**GIVEN TASK:** Select every line containing the word "import" from the material, and copy those lines.

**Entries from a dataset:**
================

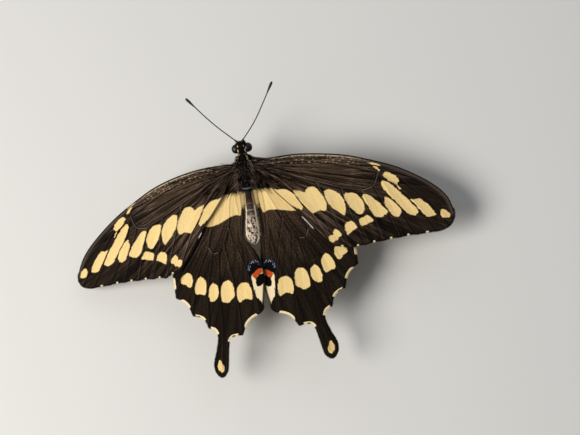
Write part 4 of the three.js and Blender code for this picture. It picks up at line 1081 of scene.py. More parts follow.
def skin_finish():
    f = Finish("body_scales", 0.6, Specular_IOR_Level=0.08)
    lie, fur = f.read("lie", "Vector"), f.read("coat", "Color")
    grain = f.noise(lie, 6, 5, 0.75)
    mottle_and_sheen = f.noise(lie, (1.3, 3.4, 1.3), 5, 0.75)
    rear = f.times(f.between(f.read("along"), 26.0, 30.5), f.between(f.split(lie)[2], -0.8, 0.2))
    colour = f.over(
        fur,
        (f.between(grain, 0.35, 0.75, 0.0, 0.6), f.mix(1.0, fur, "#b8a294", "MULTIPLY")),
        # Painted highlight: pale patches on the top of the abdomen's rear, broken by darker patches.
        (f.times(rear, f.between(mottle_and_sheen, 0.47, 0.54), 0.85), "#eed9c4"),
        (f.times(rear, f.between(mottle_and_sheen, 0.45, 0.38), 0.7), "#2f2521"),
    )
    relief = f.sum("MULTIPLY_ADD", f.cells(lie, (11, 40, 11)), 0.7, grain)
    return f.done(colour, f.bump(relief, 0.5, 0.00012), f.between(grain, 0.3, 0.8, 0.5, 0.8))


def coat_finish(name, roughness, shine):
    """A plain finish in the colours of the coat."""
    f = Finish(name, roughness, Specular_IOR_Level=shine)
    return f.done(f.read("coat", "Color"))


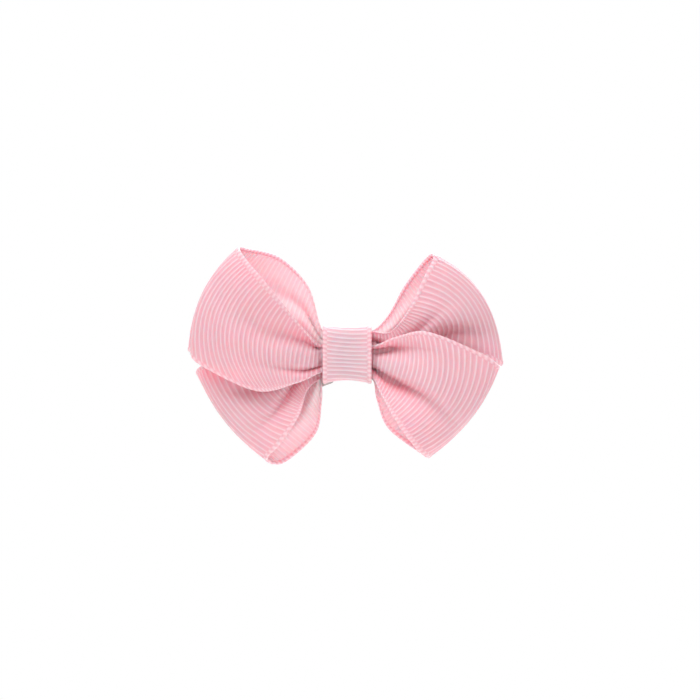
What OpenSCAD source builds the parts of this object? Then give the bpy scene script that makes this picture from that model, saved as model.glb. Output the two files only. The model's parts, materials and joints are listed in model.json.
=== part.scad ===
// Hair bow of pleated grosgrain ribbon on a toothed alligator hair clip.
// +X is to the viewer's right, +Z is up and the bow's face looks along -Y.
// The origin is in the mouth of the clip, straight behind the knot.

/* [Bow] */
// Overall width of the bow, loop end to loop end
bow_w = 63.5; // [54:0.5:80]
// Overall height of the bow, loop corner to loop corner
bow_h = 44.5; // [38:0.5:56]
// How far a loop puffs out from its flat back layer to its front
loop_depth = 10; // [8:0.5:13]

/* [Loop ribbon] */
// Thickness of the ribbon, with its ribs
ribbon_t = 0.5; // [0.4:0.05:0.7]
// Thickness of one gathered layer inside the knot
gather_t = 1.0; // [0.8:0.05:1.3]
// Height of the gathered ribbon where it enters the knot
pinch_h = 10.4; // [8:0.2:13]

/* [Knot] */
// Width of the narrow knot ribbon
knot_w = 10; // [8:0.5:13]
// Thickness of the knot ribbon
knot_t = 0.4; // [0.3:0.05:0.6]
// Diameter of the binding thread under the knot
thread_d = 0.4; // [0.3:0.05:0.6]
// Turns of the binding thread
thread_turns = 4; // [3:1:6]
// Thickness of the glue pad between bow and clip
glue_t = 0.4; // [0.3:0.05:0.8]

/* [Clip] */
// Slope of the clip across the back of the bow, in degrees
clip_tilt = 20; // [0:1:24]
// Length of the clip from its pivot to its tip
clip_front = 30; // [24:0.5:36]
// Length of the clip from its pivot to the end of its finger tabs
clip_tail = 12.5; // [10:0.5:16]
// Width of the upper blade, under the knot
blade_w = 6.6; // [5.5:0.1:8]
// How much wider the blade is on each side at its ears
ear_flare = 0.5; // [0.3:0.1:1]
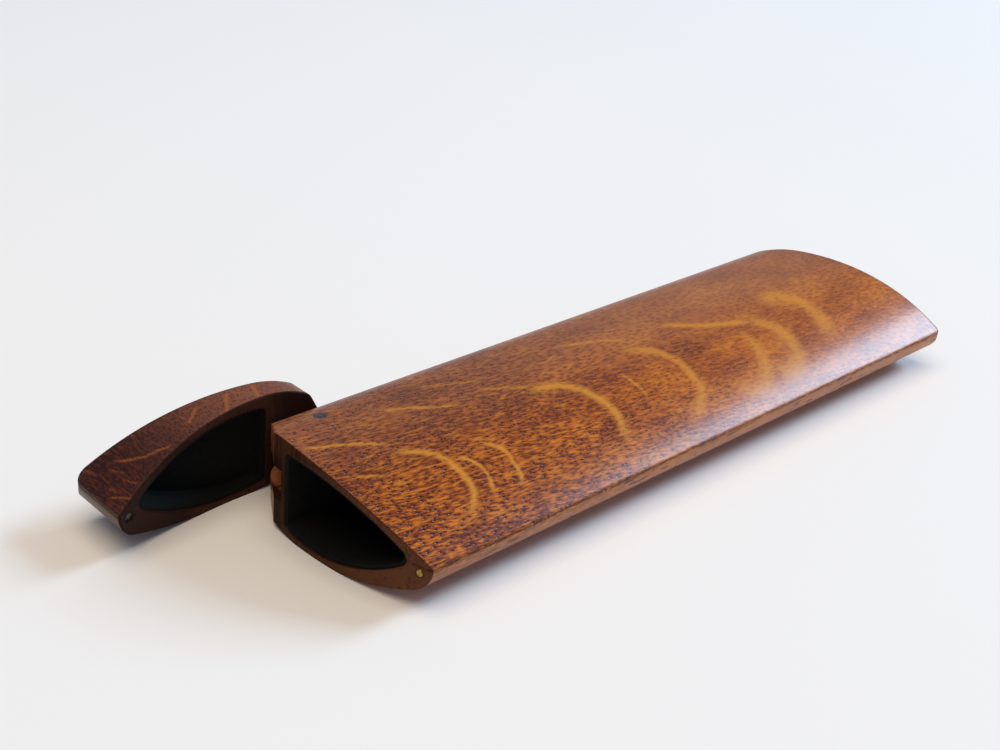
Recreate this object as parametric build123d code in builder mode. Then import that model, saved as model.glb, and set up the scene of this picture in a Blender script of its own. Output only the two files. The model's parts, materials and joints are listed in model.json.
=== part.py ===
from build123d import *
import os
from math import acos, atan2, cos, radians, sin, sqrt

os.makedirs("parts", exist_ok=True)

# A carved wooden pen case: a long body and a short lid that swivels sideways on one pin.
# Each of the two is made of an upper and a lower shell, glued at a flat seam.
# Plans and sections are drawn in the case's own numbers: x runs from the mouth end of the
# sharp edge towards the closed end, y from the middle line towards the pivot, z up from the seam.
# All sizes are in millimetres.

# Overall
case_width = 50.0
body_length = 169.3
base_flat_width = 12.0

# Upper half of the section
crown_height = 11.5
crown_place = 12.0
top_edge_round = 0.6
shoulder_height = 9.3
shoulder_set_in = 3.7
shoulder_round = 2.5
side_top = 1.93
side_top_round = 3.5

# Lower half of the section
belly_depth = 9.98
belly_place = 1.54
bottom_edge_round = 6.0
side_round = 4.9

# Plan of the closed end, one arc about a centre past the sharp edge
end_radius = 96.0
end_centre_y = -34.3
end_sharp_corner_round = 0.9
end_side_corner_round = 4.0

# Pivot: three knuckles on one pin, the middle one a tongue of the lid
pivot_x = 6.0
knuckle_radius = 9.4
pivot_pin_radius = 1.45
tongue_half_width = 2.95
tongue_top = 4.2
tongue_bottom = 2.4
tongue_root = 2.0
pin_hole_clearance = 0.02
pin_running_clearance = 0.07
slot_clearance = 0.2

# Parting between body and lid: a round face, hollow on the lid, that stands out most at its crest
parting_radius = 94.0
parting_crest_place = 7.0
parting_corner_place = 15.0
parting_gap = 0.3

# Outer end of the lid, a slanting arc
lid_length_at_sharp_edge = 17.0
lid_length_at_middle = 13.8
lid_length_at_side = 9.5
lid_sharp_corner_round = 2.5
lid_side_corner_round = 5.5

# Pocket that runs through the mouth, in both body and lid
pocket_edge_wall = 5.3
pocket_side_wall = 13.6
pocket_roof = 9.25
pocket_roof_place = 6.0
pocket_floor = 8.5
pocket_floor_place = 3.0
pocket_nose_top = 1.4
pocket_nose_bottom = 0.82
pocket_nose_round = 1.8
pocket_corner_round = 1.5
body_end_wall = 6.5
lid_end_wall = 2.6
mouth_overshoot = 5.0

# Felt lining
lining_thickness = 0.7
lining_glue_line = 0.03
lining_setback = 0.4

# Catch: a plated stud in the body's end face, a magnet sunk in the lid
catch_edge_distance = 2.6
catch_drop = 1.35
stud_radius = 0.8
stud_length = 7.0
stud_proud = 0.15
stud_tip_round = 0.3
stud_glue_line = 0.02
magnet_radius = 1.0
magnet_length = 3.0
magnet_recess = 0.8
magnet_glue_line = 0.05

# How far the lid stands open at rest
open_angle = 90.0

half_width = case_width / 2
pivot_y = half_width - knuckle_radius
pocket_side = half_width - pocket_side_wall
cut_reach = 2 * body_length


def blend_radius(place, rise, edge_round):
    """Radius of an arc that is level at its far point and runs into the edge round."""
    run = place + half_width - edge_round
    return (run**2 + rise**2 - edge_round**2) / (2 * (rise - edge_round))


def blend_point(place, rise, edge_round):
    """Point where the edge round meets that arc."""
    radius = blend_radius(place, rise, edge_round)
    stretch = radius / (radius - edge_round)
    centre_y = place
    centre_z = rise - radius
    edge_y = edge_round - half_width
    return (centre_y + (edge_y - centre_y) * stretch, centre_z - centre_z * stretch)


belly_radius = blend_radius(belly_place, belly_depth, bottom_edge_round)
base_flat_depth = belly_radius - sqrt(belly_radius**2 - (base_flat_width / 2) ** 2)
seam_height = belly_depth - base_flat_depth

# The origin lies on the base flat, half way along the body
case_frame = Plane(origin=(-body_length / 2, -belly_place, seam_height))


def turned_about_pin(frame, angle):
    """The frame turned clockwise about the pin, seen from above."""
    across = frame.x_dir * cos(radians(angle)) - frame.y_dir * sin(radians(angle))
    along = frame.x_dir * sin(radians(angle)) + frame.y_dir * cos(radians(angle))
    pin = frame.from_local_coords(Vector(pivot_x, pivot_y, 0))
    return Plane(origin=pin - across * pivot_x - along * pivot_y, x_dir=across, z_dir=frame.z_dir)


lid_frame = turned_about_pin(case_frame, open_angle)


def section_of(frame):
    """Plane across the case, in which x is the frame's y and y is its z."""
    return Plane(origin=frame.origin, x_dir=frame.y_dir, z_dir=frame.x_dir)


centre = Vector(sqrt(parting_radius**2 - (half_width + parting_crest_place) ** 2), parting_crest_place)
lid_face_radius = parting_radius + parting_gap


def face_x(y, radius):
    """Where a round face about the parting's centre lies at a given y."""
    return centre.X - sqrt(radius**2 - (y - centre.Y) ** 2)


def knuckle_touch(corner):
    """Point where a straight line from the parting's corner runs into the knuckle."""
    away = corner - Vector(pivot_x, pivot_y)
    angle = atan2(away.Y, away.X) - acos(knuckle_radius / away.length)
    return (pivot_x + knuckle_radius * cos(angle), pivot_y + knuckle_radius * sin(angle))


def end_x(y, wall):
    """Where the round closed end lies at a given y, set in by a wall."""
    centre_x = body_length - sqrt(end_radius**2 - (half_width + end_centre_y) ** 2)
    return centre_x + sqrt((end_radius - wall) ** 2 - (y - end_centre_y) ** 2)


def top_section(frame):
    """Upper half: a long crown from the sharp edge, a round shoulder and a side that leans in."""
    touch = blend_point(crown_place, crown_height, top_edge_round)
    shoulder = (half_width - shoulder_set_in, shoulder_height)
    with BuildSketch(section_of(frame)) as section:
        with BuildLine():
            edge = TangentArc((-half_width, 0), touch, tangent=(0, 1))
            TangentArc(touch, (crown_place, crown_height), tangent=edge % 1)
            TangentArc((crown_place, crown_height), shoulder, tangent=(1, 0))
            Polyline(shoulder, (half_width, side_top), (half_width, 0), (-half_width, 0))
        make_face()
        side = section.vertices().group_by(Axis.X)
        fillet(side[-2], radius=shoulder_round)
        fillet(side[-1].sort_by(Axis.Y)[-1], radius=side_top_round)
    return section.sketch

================

**EXERCISE RESULT:**
Recreate this object as parametric build123d code in builder mode. Then import that model, saved as model.glb, and set up the scene of this picture in a Blender script of its own. Output only the two files. The model's parts, materials and joints are listed in model.json.
from build123d import *
import os
from math import acos, atan2, cos, radians, sin, sqrt